EXERCISE
Only the lines from the one containing "for (let i = 0;" through the one containing "return [value /" are to be copied, exactly and with both ends kept.

## START SUPPLIED DATA

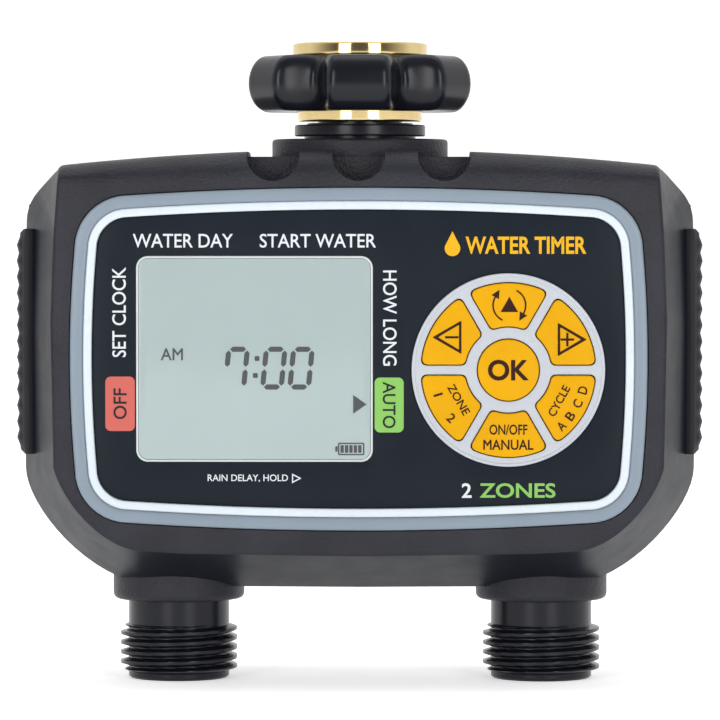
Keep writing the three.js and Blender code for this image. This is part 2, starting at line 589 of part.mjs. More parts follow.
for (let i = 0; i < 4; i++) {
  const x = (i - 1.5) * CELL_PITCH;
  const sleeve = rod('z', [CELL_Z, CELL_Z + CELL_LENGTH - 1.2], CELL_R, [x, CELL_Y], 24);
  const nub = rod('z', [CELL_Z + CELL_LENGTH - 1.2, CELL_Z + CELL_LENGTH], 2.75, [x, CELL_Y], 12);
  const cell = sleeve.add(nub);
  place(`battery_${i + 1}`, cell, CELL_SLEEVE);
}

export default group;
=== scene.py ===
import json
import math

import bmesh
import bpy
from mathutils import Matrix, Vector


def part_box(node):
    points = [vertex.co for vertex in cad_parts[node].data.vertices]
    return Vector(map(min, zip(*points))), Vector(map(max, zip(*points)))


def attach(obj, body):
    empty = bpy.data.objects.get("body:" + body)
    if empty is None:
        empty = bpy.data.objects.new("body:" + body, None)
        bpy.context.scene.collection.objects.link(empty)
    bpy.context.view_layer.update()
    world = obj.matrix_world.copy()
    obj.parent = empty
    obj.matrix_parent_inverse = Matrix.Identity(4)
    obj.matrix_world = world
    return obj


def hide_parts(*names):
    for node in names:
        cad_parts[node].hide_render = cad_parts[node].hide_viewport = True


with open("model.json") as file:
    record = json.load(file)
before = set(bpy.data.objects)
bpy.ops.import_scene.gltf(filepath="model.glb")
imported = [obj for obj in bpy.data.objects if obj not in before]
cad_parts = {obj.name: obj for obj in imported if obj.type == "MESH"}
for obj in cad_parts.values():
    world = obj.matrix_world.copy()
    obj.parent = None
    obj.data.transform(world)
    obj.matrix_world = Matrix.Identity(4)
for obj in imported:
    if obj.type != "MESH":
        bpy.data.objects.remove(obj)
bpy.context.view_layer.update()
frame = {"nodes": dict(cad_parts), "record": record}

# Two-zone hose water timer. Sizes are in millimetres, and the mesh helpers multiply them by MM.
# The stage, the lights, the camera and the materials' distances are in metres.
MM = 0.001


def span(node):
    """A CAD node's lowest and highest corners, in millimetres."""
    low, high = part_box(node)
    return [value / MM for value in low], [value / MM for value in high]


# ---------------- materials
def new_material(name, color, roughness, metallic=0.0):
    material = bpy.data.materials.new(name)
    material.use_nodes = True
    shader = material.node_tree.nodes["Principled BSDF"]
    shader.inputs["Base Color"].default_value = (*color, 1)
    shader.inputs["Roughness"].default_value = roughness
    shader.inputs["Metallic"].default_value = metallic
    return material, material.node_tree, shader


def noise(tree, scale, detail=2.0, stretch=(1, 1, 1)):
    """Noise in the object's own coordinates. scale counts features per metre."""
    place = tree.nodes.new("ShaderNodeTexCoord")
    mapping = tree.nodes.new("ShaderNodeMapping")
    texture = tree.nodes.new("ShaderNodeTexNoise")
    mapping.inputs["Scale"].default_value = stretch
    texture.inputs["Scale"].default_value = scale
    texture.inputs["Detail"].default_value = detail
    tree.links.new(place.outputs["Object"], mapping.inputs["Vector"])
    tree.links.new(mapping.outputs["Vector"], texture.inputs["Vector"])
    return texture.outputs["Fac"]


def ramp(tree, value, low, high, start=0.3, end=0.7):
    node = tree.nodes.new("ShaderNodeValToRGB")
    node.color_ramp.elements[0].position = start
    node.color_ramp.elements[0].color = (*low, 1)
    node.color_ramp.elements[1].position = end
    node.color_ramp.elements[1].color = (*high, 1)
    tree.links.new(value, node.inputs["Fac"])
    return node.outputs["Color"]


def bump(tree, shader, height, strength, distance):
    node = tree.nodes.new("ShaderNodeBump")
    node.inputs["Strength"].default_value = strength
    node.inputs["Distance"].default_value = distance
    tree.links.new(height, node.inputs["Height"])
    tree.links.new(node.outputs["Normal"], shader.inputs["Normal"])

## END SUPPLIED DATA
## START SUPPLIED DATA

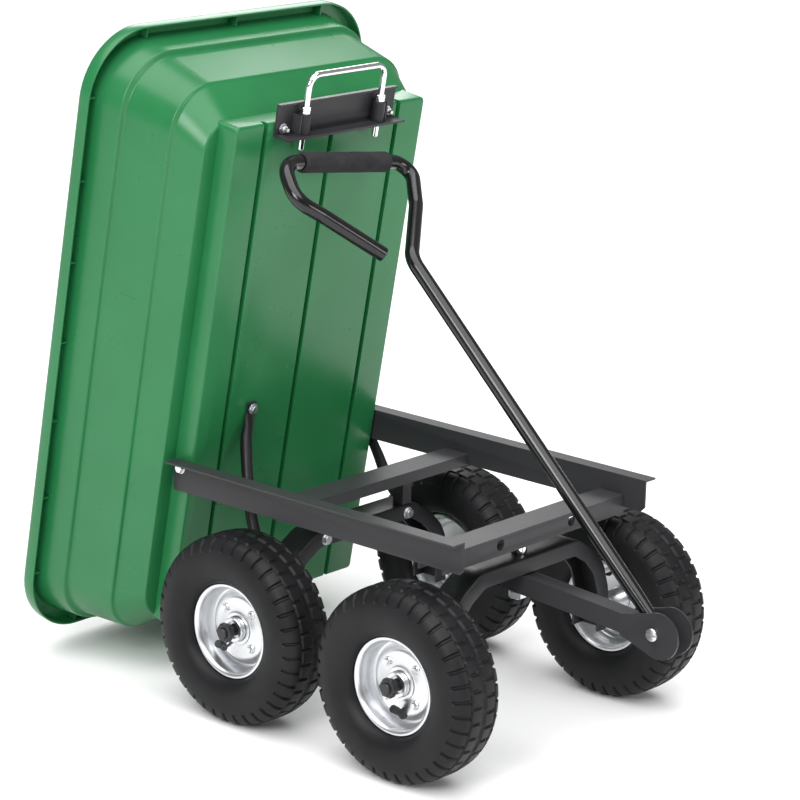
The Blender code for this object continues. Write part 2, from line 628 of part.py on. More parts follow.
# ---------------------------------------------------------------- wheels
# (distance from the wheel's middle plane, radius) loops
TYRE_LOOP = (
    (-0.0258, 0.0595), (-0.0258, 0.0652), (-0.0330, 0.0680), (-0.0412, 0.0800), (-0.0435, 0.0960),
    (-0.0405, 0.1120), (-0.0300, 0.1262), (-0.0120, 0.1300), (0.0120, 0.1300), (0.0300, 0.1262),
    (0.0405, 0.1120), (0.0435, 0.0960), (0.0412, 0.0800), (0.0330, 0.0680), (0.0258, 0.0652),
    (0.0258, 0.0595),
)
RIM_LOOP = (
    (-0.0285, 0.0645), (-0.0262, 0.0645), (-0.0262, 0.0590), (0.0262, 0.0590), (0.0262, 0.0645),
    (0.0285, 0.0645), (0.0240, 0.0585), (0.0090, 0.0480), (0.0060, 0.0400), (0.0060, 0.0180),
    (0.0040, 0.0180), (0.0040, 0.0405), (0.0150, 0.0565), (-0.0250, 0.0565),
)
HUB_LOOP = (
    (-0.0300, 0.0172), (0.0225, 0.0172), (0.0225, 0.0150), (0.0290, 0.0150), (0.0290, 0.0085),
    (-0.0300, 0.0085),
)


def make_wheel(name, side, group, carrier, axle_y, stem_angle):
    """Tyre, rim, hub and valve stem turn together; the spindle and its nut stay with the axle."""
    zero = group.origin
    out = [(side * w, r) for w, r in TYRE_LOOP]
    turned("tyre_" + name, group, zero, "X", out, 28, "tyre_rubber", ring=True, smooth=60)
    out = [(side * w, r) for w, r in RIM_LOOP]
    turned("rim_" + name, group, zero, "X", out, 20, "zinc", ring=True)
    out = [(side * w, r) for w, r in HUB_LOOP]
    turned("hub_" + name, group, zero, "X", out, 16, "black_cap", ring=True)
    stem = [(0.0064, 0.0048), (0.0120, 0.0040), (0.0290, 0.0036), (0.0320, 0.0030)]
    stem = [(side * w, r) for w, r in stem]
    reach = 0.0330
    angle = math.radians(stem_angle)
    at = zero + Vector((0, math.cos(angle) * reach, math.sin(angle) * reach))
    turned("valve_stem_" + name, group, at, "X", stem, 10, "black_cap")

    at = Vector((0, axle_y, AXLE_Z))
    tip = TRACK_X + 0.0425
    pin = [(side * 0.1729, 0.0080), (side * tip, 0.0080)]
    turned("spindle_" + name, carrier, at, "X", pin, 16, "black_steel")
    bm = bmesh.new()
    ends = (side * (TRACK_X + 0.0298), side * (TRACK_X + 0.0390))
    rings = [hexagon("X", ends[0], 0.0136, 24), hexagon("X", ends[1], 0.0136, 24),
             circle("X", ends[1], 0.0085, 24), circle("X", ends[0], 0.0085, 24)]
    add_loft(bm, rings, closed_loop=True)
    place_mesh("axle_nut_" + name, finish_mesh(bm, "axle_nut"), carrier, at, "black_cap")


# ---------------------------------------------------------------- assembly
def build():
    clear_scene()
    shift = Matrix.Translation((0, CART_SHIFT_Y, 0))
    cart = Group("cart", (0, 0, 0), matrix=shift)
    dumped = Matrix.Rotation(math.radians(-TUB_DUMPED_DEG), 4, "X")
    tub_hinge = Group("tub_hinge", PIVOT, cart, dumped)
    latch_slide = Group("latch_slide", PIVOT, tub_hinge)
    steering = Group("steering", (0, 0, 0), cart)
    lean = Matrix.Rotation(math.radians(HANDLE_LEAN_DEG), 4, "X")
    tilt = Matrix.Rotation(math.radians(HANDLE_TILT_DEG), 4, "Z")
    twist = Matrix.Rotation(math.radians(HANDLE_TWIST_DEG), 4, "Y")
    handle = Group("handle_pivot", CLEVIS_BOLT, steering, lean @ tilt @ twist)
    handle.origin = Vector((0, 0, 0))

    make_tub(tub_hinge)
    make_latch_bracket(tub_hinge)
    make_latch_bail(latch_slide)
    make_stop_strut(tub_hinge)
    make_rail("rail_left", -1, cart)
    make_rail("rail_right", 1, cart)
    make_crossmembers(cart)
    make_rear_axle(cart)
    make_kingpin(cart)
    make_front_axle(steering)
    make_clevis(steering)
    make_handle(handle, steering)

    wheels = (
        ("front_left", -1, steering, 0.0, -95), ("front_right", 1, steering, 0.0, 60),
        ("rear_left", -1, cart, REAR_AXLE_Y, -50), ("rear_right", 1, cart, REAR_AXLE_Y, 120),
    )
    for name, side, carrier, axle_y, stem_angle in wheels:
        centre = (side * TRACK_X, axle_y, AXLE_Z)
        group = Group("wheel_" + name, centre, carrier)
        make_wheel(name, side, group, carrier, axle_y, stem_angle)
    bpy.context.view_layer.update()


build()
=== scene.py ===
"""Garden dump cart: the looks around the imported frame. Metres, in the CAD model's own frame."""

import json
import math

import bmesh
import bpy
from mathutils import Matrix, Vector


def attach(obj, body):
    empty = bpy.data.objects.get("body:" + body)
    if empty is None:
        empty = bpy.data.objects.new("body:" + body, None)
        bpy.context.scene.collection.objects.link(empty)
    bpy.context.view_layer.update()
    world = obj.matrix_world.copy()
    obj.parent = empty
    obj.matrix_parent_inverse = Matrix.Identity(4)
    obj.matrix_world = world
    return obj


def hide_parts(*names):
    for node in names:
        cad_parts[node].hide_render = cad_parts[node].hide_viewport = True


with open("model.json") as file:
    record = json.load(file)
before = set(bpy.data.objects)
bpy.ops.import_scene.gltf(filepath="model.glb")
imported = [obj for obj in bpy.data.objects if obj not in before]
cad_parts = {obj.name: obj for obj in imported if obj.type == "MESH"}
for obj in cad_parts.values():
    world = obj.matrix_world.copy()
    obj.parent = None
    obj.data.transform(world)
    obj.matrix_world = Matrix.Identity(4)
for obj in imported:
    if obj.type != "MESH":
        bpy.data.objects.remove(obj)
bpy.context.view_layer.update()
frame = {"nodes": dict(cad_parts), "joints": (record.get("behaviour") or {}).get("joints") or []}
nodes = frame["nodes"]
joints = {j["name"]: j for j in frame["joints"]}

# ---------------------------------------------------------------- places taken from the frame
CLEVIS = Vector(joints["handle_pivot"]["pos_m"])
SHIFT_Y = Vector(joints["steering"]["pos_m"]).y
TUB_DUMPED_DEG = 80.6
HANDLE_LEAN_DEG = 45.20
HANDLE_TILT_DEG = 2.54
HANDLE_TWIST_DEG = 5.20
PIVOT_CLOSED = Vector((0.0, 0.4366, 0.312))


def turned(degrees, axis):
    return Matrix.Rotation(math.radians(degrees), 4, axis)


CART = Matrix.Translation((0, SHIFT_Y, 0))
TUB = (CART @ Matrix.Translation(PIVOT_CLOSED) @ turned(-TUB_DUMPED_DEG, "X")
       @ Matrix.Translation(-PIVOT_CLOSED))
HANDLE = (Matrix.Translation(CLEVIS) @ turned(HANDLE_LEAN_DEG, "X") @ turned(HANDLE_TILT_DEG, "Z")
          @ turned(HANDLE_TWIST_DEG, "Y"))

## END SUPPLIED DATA

THE ANSWER
for (let i = 0; i < 4; i++) {
  const x = (i - 1.5) * CELL_PITCH;
  const sleeve = rod('z', [CELL_Z, CELL_Z + CELL_LENGTH - 1.2], CELL_R, [x, CELL_Y], 24);
  const nub = rod('z', [CELL_Z + CELL_LENGTH - 1.2, CELL_Z + CELL_LENGTH], 2.75, [x, CELL_Y], 12);
  const cell = sleeve.add(nub);
  place(`battery_${i + 1}`, cell, CELL_SLEEVE);
}

export default group;
=== scene.py ===
import json
import math

import bmesh
import bpy
from mathutils import Matrix, Vector


def part_box(node):
    points = [vertex.co for vertex in cad_parts[node].data.vertices]
    return Vector(map(min, zip(*points))), Vector(map(max, zip(*points)))


def attach(obj, body):
    empty = bpy.data.objects.get("body:" + body)
    if empty is None:
        empty = bpy.data.objects.new("body:" + body, None)
        bpy.context.scene.collection.objects.link(empty)
    bpy.context.view_layer.update()
    world = obj.matrix_world.copy()
    obj.parent = empty
    obj.matrix_parent_inverse = Matrix.Identity(4)
    obj.matrix_world = world
    return obj


def hide_parts(*names):
    for node in names:
        cad_parts[node].hide_render = cad_parts[node].hide_viewport = True


with open("model.json") as file:
    record = json.load(file)
before = set(bpy.data.objects)
bpy.ops.import_scene.gltf(filepath="model.glb")
imported = [obj for obj in bpy.data.objects if obj not in before]
cad_parts = {obj.name: obj for obj in imported if obj.type == "MESH"}
for obj in cad_parts.values():
    world = obj.matrix_world.copy()
    obj.parent = None
    obj.data.transform(world)
    obj.matrix_world = Matrix.Identity(4)
for obj in imported:
    if obj.type != "MESH":
        bpy.data.objects.remove(obj)
bpy.context.view_layer.update()
frame = {"nodes": dict(cad_parts), "record": record}

# Two-zone hose water timer. Sizes are in millimetres, and the mesh helpers multiply them by MM.
# The stage, the lights, the camera and the materials' distances are in metres.
MM = 0.001


def span(node):
    """A CAD node's lowest and highest corners, in millimetres."""
    low, high = part_box(node)
    return [value / MM for value in low], [value / MM for value in high]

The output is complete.